Alien

You can tell a lot about a film by its opening titles. The first minutes of Alien gives a very accurate forecast of what you’re in for: dark, spine chilling and ominous. As seemingly random lines appear on the screen, building up to reveal the title of the movie, you can also predict it’s going to be slow and precise. The star-dotted background gives you the distinct sense of the isolation and vulnerability that comes with intergalactic travel. This and the addition of the soft and eerie soundtrack get your heart rate pumping.

Alien is like watching a NASA launch, yet knowing that it’s all going to end in disaster. The pacing is so slow, and the working class characters appear so realistic, it’s unnerving. There’s a strong sense of hierarchy, with the boys vs. Ripley and the cockpit crew vs. the engineers.
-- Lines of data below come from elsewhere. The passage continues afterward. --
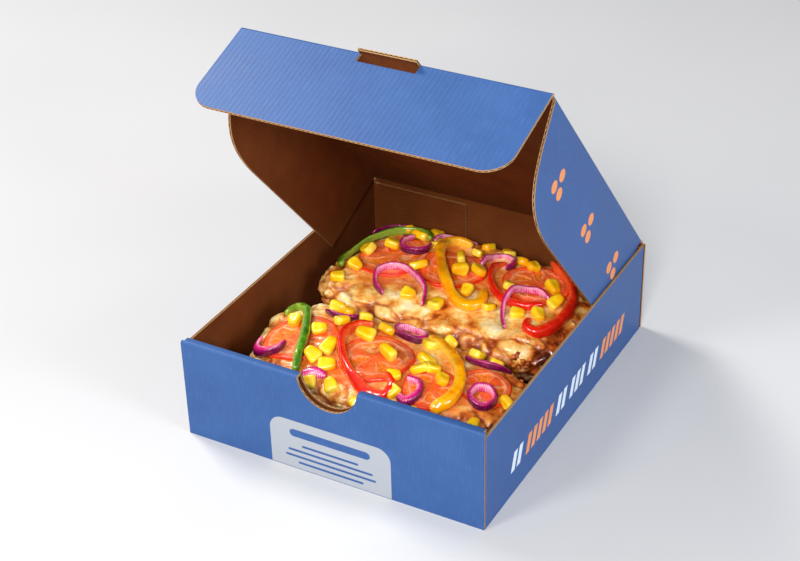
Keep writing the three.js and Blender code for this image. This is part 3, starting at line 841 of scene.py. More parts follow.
@dataclass
class Tray:
    """The open tray: floor, side walls with their glued rear tabs, back wall and rolled-over front wall."""

    materials: Sequence[bpy.types.Material]
    front_height: float = 67.3
    front_thickness: float = 6.2
    side_height: float = 63.7
    back_height: float = 63.2
    tab_start: float = 28.0
    tab_height: float = 61.0
    notch_radius: float = 20.0
    notch_depth: float = 18.3
    label_half: float = 40.5
    label_height: float = 34.6
    label_corner: float = 9.0
    half_width: float = field(init=False)
    half_depth: float = field(init=False)

    def __post_init__(self) -> None:
        """Takes the tray's outside from the frame."""
        low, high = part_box("tray")
        self.half_width = (high.x - low.x) / 2 / MM
        self.half_depth = (high.y - low.y) / 2 / MM

    def front_wall(self) -> bpy.types.Object:
        """The outer panel, the flat top strip and the inner panel, with the thumb notch and the label."""
        half = BOARD / 2
        front = -self.half_depth
        inner = front + self.front_thickness - half
        top = self.front_height - half
        sheet = FoldedSheet(
            corners=[(front + half, 0.0), (front + half, top), (inner, top), (inner, BOARD + 0.3)],
            span=(-self.half_width, self.half_width), place=section_yz, flutes=FlutesRun.ACROSS_FOLDS,
            bend=1.0)
        gather = Gather()
        sheet.fill(gather)
        wall = gather.build("front_wall", self.materials)
        centre = (0.0, self.front_height - self.notch_depth + self.notch_radius)
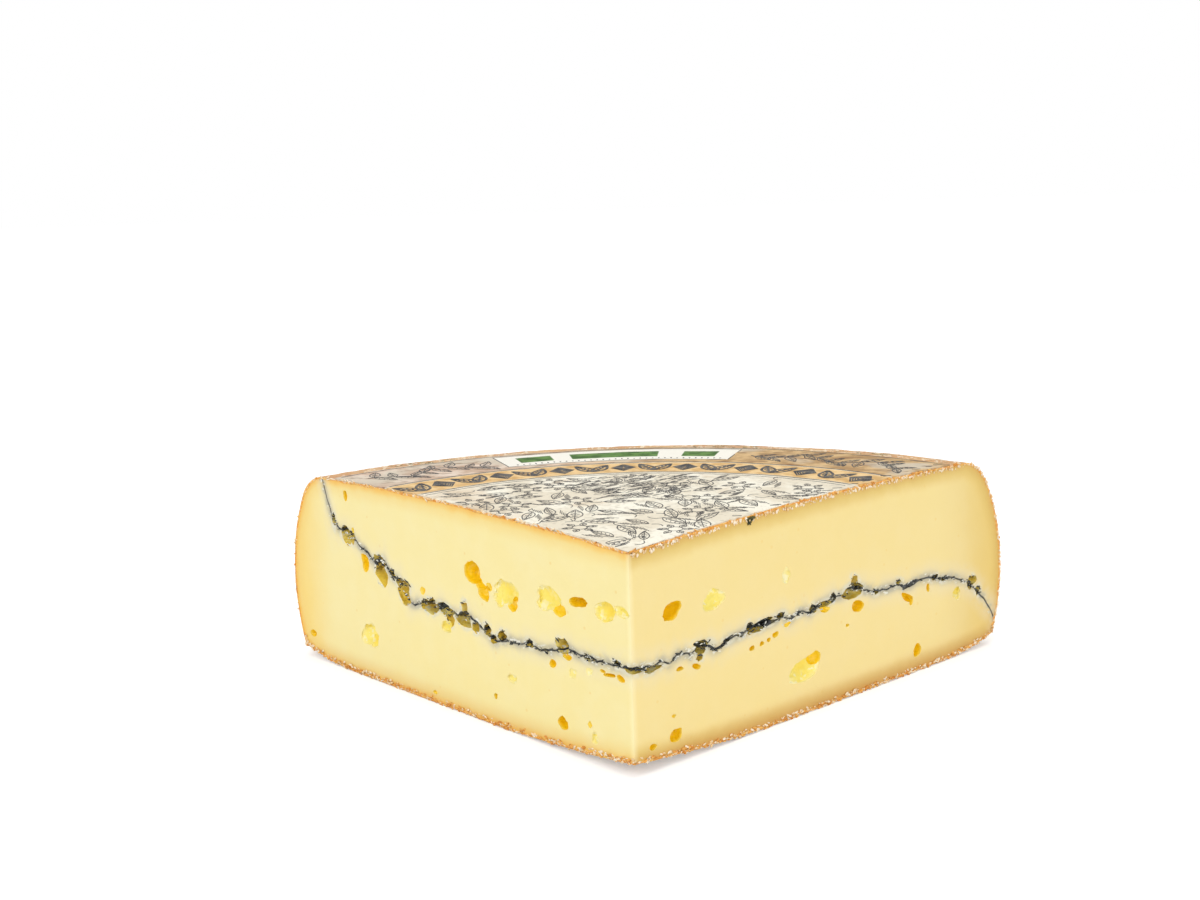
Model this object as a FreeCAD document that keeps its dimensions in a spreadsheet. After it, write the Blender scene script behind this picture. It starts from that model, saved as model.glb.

Unlike a lot of horror flicks, this movie doesn’t rely on scaring its audience with fancy special effects. In fact, it almost feels as if the few special effects driven scenes were deliberately made inadequately, as if to hint at their insignificance.

What keeps you in suspense is that you cannot predict who the next victim will be and when they’re going to die. The ghostly sound effects, constant heart-beat-like pulses, hazy desolate environments and epileptic-fit-inducing strobing lights add to the immense impression of danger. The Nostromo is a flying hunk of junk, yet considering its vastness, the narrow and gloomy engine-room-like hallways are extremely claustrophobic. What’s most chilling though is that you’re not always shown everything – leaving your imagination to run wild.

The Alien itself seems like a soulless machine designed to inflict the maximum physical and emotional pain on its prey. When it takes down Lambert, its slow movements and her horrific cries for help makes you fear that this is more of a raping than a killing. The fact that it waited until Ripley was in her underwear before striking, makes you wonder if it was ‘programmed’ to hold off until she was at her most vulnerable. In contrast, Ash seems more ‘alive’, showing signs of human emotion and sexual frustration as he attempts to kill Ripley.

It took seven years before James Cameron’s sequel was released, and yet, even with a heavily increased budget and an updated arsenal of special effects technology, it didn’t even come close to matching the sheer terror of the original. Alien is an impossible movie to fault, as it seems to have been engineered to perfect precision.